Rather than have a traditional backdrop with the band’s logo behind them, Guns N’ Roses made use of a massive video board, allowing them to play a different video specific to each song. This video accompaniment was used most successfully during “Estranged,” the band’s grandiose, 9-minute ballad. The video in the arena was of someone deep underwater, swimming around and through a wrecked battleship emblazoned with the Guns N’ Roses logo. The imagery was a reminder of the song’s outrageous music video in which Axl jumps off of a tanker ship and swims with dolphins.
Watch the official music video for “Estranged” by Guns N’ Roses on YouTube:
Managing tempo is critical to a performance when putting on such a long show, and Guns N’ Roses handled the task well. As some of the crowd made use of their seats during the slower “Estranged,” a moderate tempo version of “You’re Crazy,” more akin to the version on the GN’R Lies album as opposed to their fast Appetite version, brought the energy back up a little, but it was just a warm up for the punch that was about to happen.
“Rocket Queen,” brought everyone back to their feet and showcased both Richard Fortus and Slash with another set of dual guitar solos. “You Could Be Mine,” Use Your Illusion 2’s most aggressive single, had the house lights up for much of the song, encouraging fan involvement.
Halfway through the show came a special moment for everyone in attendance. Shortly after the summer tour started, Guns N’ Roses released a new song, “Absurd.” Originally recorded during the Chinese Democracy sessions, the song was never officially released until this past August, which gave the fans their first opportunity to see it live on this night. But what came next was historical in nature. With Axl giving a quick mention about how this song was supposed to be played earlier in the show but that he “…had a snafu” with his equipment, he then went on to say that the next song was about “lower education.” And with that, Guns N Roses performed live, for the first time ever, their brand new song “Hard Skool.”
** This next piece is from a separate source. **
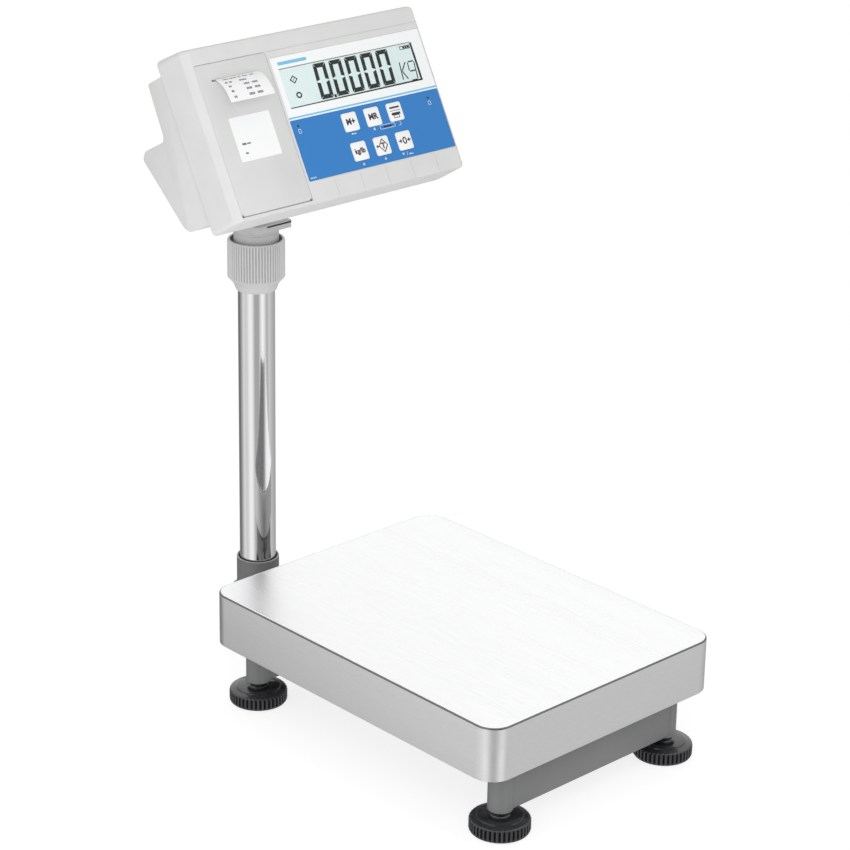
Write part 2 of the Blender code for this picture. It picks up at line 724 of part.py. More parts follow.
def add_printer(face):
    """Print head and feed in the case, with the platen on the hinged cover."""
    chassis_outline = [(71.5, -26), (20, -26), (20, -50), (36, -66), (36, -118), (71.5, -130)]
    chassis_outline = [(depth * MM, rise * MM) for depth, rise in chassis_outline]
    chassis = side_prism("printer_chassis", chassis_outline, -136 * MM, -57.3 * MM, "zinc_steel", face)
    inside = block("chassis_inside", (-134 * MM, 0, -200 * MM), (-59.3 * MM, 69.5 * MM, 0), parent=face)
    cut(chassis, inside)
    spindle_at = (-96.65 * MM, ROLL_DEPTH, ROLL_RISE)
    join(chassis, cylinder("roll_spindle", 5 * MM, -38.5 * MM, 38.5 * MM, spindle_at, None, face, True, 16))
    centre_distance = GEAR_MODULE * (PLATEN_TEETH + PINION_TEETH) / 2 + 0.1 * MM
    pinion_depth = PLATEN_DEPTH + centre_distance
    hole_at = (-58 * MM, pinion_depth, PLATEN_RISE)
    cut(chassis, cylinder("pinion_shaft_hole", 2 * MM, -5 * MM, 5 * MM, hole_at, None, face, True, 16))
    can_at = (-51.5 * MM, pinion_depth, PLATEN_RISE)
    cylinder("feed_motor", 10 * MM, -5.5 * MM, 5 * MM, can_at, "zinc_steel", face, True, 24)
    pinion = add_gear("feed_pinion", PINION_TEETH, 0, pinion_depth, face)
    shaft_length = 4.4 * MM
    shaft_at = (-62.2 * MM, pinion_depth, PLATEN_RISE)
    shaft = cylinder("pinion_shaft", 1.5 * MM, -shaft_length, shaft_length, shaft_at, None, face, True, 12)
    join(pinion, shaft)
    low, high = (-126 * MM, 19.7 * MM, -46 * MM), (-70 * MM, 25 * MM, -30 * MM)
    head = block("print_head", low, high, "aluminium", face)
    sink_low, sink_high = (-110 * MM, 24 * MM, -42 * MM), (-86 * MM, 69.2 * MM, -34 * MM)
    join(head, block("head_sink", sink_low, sink_high, parent=face))
    roll_at = ((LABEL_LEFT + LABEL_RIGHT) / 2, ROLL_DEPTH, ROLL_RISE)
    half = (LABEL_RIGHT - LABEL_LEFT) / 2
    roll_profile = [(23 * MM, half), (23 * MM, -half), (6 * MM, -half), (6 * MM, half)]
    turned("paper_roll", roll_profile, roll_at, "paper", face, along_x=True, steps=32)


def add_platen(face):
    shaft, rubber = 2.5 * MM, 6 * MM
    middle = -98 * MM
    reach = 28 * MM
    profile = [
        (0, 34.5 * MM),
        (shaft, 34.5 * MM),
        (shaft, reach),
        (rubber, reach),
        (rubber, -reach),
        (shaft, -reach),
        (shaft, -34.5 * MM),
        (0, -34.5 * MM),
    ]
    at = (middle, PLATEN_DEPTH, PLATEN_RISE)
    turned("platen_roller", profile, at, "black_rubber", face, along_x=True, steps=24)
    tooth_to_gap = math.pi / PLATEN_TEETH
    bore = shaft + 0.1 * MM
    add_gear("platen_gear", PLATEN_TEETH, tooth_to_gap, PLATEN_DEPTH, face, bore)


def add_printer_cover(face):
    """The hinged cover with its rounded lower edge on the hinge axis, the label slot and two lugs."""
    left, right, hinge_rise, top = COVER
    half = 1.5 * MM
    barrel = [
        (half + half * math.cos(angle), hinge_rise + half * math.sin(angle))
        for angle in (math.radians(180 + 30 * i) for i in range(7))
    ]
    outline = barrel + [(2 * half, top), (0, top)]
    cover = side_prism("printer_cover", outline, left, right, "case_grey", face)
    cover.data.transform(Matrix.Translation((0, -half, -hinge_rise)))
    cover.location = ((left + right) / 2, half, hinge_rise)
    slot = block(
        "label_slot",
        (LABEL_LEFT - 1 * MM, -5 * MM, -33 * MM),
        (LABEL_RIGHT + 1 * MM, 8 * MM, -28.5 * MM),
        parent=face,
    )
    cut(cover, slot)
    for index, (lug_left, lug_right) in enumerate(((-133.2, -130), (-63.6, -60.4))):
        low = (lug_left * MM, 2 * MM, PLATEN_RISE - 5 * MM)
        high = (lug_right * MM, PLATEN_DEPTH + 4.5 * MM, PLATEN_RISE + 5 * MM)
        join(cover, block(f"cover_lug_{index}", low, high, parent=face))
    bearing_at = (-98 * MM, PLATEN_DEPTH, PLATEN_RISE)
    cut(cover, cylinder("platen_bearing", 2.6 * MM, -60 * MM, 60 * MM, bearing_at, None, face, True, 20))


def add_label(face):
    """The printed strip: up from the roll, over the platen, out of the slot and curling down."""
    wrap = 6.35 * MM
    centre = [(24.2 * MM, -80 * MM), (19.6 * MM, -52 * MM)]
    for step in range(7):
        angle = math.radians(15 * step)
        centre.append((PLATEN_DEPTH + wrap * math.cos(angle), PLATEN_RISE + wrap * math.sin(angle)))
    curl_depth, curl_rise = 17 * MM, 29 * MM
    exit_rise = PLATEN_RISE + wrap
    centre.append((0, exit_rise))
    for step in range(1, 7):
        angle = math.radians(13 * step)
        centre.append((-curl_depth * math.sin(angle), exit_rise - curl_rise * (1 - math.cos(angle))))
    half = 0.12 * MM
    above, below = [], []
    for index, (depth, rise) in enumerate(centre):
        before = centre[max(index - 1, 0)]
        after = centre[min(index + 1, len(centre) - 1)]
        run = (after[0] - before[0], after[1] - before[1])
        length = math.hypot(*run)
        normal = (-run[1] / length * half, run[0] / length * half)
        above.append((depth + normal[0], rise + normal[1]))
        below.append((depth - normal[0], rise - normal[1]))
    side_prism("label_strip", above + below[::-1], LABEL_LEFT, LABEL_RIGHT, "paper", face)


def add_tilt_yoke(face):
    """A plate on the wedge's sloping underside, with two ears that reach the tilt bolt."""
    lean = math.atan2(28.5, 76.5)  # of the wedge's underside from the face
    foot_distance = 40 * MM
    yoke_frame = bpy.data.objects.new("yoke_frame", None)
    yoke_frame.location = (0, PIVOT_DEPTH, PIVOT_RISE)
    yoke_frame.rotation_euler = (-lean, 0, 0)
    yoke_frame.parent = face
    parts.objects.link(yoke_frame)
    plate_back = -foot_distance + GAP
    yoke = block(
        "tilt_yoke",
        (-30 * MM, plate_back, -26 * MM),
        (30 * MM, plate_back + 4 * MM, 26 * MM),
        "zinc_steel",
        yoke_frame,
    )
    for side in (-1, 1):
        edges = sorted((side * 8 * MM, side * 12 * MM))
        low, high = (edges[0], plate_back + 2 * MM, -11 * MM), (edges[1], 0, 11 * MM)
        ear = block(f"yoke_ear_{side}", low, high, parent=yoke_frame)
        at = (side * 10 * MM, 0, 0)
        tip = cylinder(f"yoke_tip_{side}", 11 * MM, -2 * MM, 2 * MM, at, None, yoke_frame, True, 24)
        join(yoke, ear, tip)
    cut(yoke, cylinder("yoke_bore", 4.3 * MM, -20 * MM, 20 * MM, (0, 0, 0), None, yoke_frame, True, 20))


def main():
    start()
    add_crossmember("front_crossmember", -1)
    add_crossmember("rear_crossmember", 1)
    add_spine()
    for corner, side, end in corner_names():
        add_foot(corner, side, end)
    add_platform(add_load_path())
    add_tray()
    add_pillar()
    add_clamp()
    add_head()
    face = face_frame()
    add_front_bezel(face)
    add_rear_shell(face)
    add_power_parts(face)
    add_display(face)
    add_overlay(face)
    add_keys(face)
    add_electronics(face)
    add_printer(face)
    add_platen(face)
    add_printer_cover(face)
    add_label(face)
    add_tilt_yoke(face)


main()
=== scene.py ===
"""Visual model of a label-printing bench scale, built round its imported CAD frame.

Everything is in metres in the row frame: +X to the user's right, +Y back to the pillar, +Z up. Pieces
of the indicator are made in the face's own frame, (x, depth behind the face, rise up the face), with
its origin at the middle of the face's top edge, and FACE places them. Tables of points are written in
millimetres, and mm() turns them into metres."""

import math

import bmesh
import bpy
from mathutils import Matrix, Vector


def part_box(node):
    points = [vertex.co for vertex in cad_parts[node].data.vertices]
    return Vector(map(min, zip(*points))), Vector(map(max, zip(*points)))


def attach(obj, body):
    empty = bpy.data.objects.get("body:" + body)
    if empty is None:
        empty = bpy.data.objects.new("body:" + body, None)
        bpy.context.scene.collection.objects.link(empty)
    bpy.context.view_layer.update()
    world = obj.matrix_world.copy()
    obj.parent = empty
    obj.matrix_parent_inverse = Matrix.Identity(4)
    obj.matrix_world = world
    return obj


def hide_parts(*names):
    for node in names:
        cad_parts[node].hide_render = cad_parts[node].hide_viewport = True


MM = 0.001
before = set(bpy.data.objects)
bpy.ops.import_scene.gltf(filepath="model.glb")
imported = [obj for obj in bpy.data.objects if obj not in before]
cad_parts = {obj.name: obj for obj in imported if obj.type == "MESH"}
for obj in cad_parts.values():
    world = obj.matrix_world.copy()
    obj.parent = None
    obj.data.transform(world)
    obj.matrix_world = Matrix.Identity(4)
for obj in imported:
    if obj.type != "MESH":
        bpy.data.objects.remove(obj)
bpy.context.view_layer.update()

# Places and sizes read from the CAD
TRAY_LOW, TRAY_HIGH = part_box("weighing_tray")
TUBE_LOW, TUBE_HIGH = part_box("pillar_tube")
NUT_LOW, NUT_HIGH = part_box("clamp_nut")
COLLAR_LOW, COLLAR_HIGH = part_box("pillar_collar")
ARM_LOW, ARM_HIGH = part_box("pillar_bracket")
BEAM_LOW, BEAM_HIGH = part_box("front_crossmember")
SPINE_LOW, SPINE_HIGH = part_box("base_spine")
TRAY_Y = (TRAY_LOW.y + TRAY_HIGH.y) / 2
TRAY_TOP = TRAY_HIGH.z
PILLAR_Y = (TUBE_LOW.y + TUBE_HIGH.y) / 2
TUBE_RADIUS = (TUBE_HIGH.x - TUBE_LOW.x) / 2
NUT_RADIUS = (NUT_HIGH.x - NUT_LOW.x) / 2
COLLAR_RADIUS = (COLLAR_HIGH.x - COLLAR_LOW.x) / 2
CORNERS = ("front_left", "front_right", "rear_left", "rear_right")
SIDES = (("left", -1), ("right", 1))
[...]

The three original members of GN’R commanded the front of the stage all night long, but each were given their individual time to shine as well. Axl’s voice soared to the roof of the arena, still managing to hit the many high notes required for singing any Guns N’ Roses classic. Slash was featured for numerous guitar solos, including an extended solo that kept him planted at the front of the stage for more than 10 minutes. Duff’s low end could be felt throughout the show, but he also took the lead when he stepped up to the mic to sing a cover of The Stooges “I Wanna Be Your Dog.”
Most of the eyes were focused on the guys everyone grew up listening to, but it was impossible to miss the wild movements of rhythm guitarist Richard Fortus. Leaping and spinning around the stage, the man attacked his hollow body Gretsch guitars with such reckless abandon that you almost felt bad for the thrashing they were under.
While most of the piano and keyboards work was handled by Dizzy Reed and Melissa Reese, Axl Rose took the keys for “November Rain.” With a black grand piano rolled out to the front of the stage, and showered beneath a glow of purple lights, Axl sat upon a piano bench designed to look like the back half of a motorcycle, and every man, woman, and child was compelled to sing along with him.
Top hits “Sweet Child O’ Mine,” “Patience,” and “Civil War” all made the setlist. Deeper cuts like “Double Talkin’ Jive,” “Better,” and the 10 minute long “Coma,” also found their way into the show. Even their famous covers of “Knockin’ On Heaven’s Door,” and “Live and Let Die” were featured.
Despite a three hour long main set, the crowd hollered for an encore, which GN’R were happy to oblige, playing a few more songs and closing the show with “Paradise City.” It was a marathon concert, but Guns N’ Roses persisted and made sure that over the course of their show, every fan ended up hearing their favorite tune.